[tulip] Re: True on TRANSMIT ERROR TIMEOUT
Andrey Savochkin
saw@saw.sw.com.sg
Thu, 15 Jun 2000 12:24:01 +0800
Hello,
On Thu, Jun 15, 2000 at 01:40:54AM +0000, Andrew Morton wrote:
> Well, I didn't say "let's put in lots of bugs" :)
>
> My point is very simple:
>
> - Drivers and/or NICs are hanging
> - The hangs are fixed by down+up or rmmod+insmod
>
> Hence, the hangs _could_ be unhung by appropriate action
> in the tx timeout!
>
> This would be a great step forward. A sub-second hiccup and
> a few dropped packets versus a complete system outage.
The main problem is not the action in timeout routine.
The problem is that these routines should be extensively debugged by the
authors/maintainers of all drivers.
TX timeout routine catches cases that shouldn't happen in real life.
It's a redundant code, and it's pity that it's called so often.

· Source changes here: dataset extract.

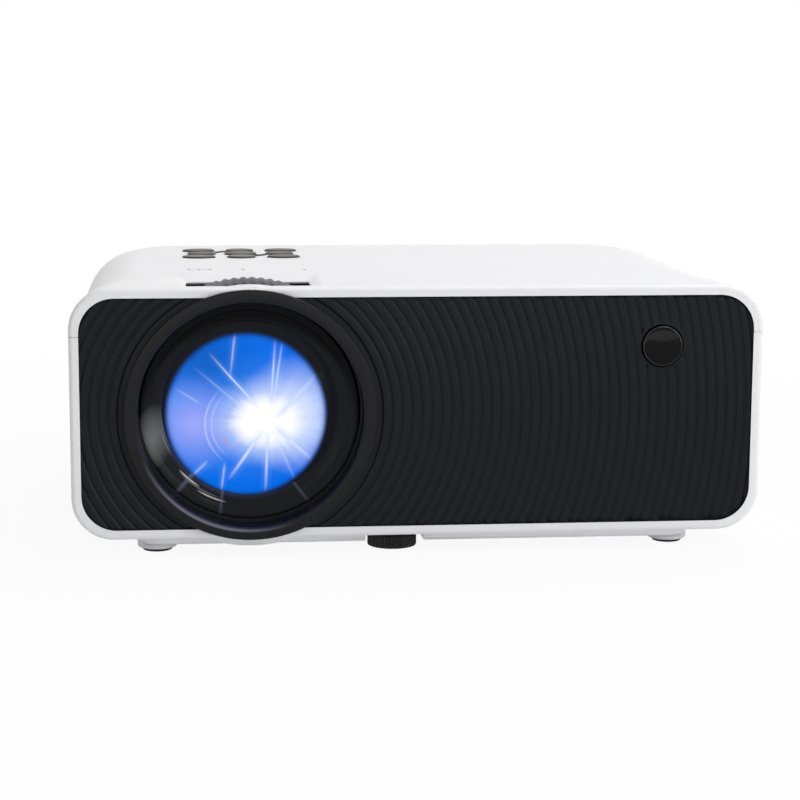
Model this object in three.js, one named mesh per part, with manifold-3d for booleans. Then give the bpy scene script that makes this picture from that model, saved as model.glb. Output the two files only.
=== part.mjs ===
// A small home projector with one LCD panel and an LED lamp, taken apart into its pieces.
// Sizes are millimetres. While it is built, x runs to the right seen from the front, y runs back
// from the front rim and z runs up from the table. At the end the whole is centred in y.
import * as THREE from 'three';
import { mergeVertices } from 'three/addons/utils/BufferGeometryUtils.js';
import { ConvexGeometry } from 'three/addons/geometries/ConvexGeometry.js';
import Module from 'manifold-3d';

const wasm = await Module();
wasm.setup();

// Fits that many pieces share
const gap = 0.3; // between pieces that touch or slide
const overrun = 1; // by which a cutter passes the face that it cuts
const wall = 1.8; // of the two covers

// Shell
const bodyWidth = 200;
const bodyDepth = 145; // front rim to rear face
const bodyHeight = 72.4;
const bodyRise = 5.8; // table to the shell's lower edge
const seamDrop = 13.8; // top face to the seam between the covers
const frontCorner = 12; // corner radius at the front rim
const bodyCorner = 18; // corner radius of the shell behind the rim
const cornerRun = 40; // depth over which the one becomes the other
const rimEase = 1.6; // chamfer round the front rim
const rimWidth = 2.5; // white rim seen round the front panel
const rimCorner = 10.4; // corner radius of the front panel
const rimDepth = 2; // thickness of the rim's lip
const rearCorner = 26; // radius of the rear corners seen from above
const rearEase = 6; // round between the top face and the rear face

// Lens axis
const lensSide = 15.1; // from the left side of the shell to the lens ring
const lensBelow = 0.4; // below mid height

// Belly, feet and lens bulge under the shell
const bellyInset = 19; // from each side of the shell
const bellyFront = 5;
const bellyBack = 7; // from the rear face
const bellyZ = 3;
const bellyFloor = 2;
const bellyCorner = 6;
const footInset = 5; // from the belly's sides
const footFront = 14;
const footBack = 10; // from the belly's rear edge
const footRadius = 5.8;
const footZ = 0.9;
const padRadius = 4.4;
const padHeight = 2.2;
const bulgeWall = 1;
const bayRoom = 0.6; // round the focus ring
const bayFront = 3.6;

// Vent slots in the side walls and the belly
const ventWidth = 2.6;
const ventPitch = 7;
const ventFront = 25;
const ventMargin = 2; // from the rounds of the shell
const floorVentLength = 34;
const floorVentInset = 9; // from the belly's side
const floorVents = 7;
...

It depends on the hardware what actions should be taken in these "impossible"
cases.
Speaking about eepro100, I initially thought that the restart of the
transmitter unit is meaningful and sufficient. When I started to debug the
code, artificially trying to cause TX timeouts, I found that it's not true.
The hardware works in a way that receiver problems leads to TX unit stall
after a short time. I personally consider it as a hardware bug, but I should
cope with it. Currently, TX timeout routine does full reset, just like for
interface down and up.
If the current timeout handler fails in its mission, I'm fixing it.
I just need user's patience and help. I have only one head and two hands to
clatter on keyboard, and I can't fix in a flash.
Andrew, you should consider what is appropriate for your driver, basing on
user's reports. Other drivers are only hints on what may be done.
Best regards
Andrey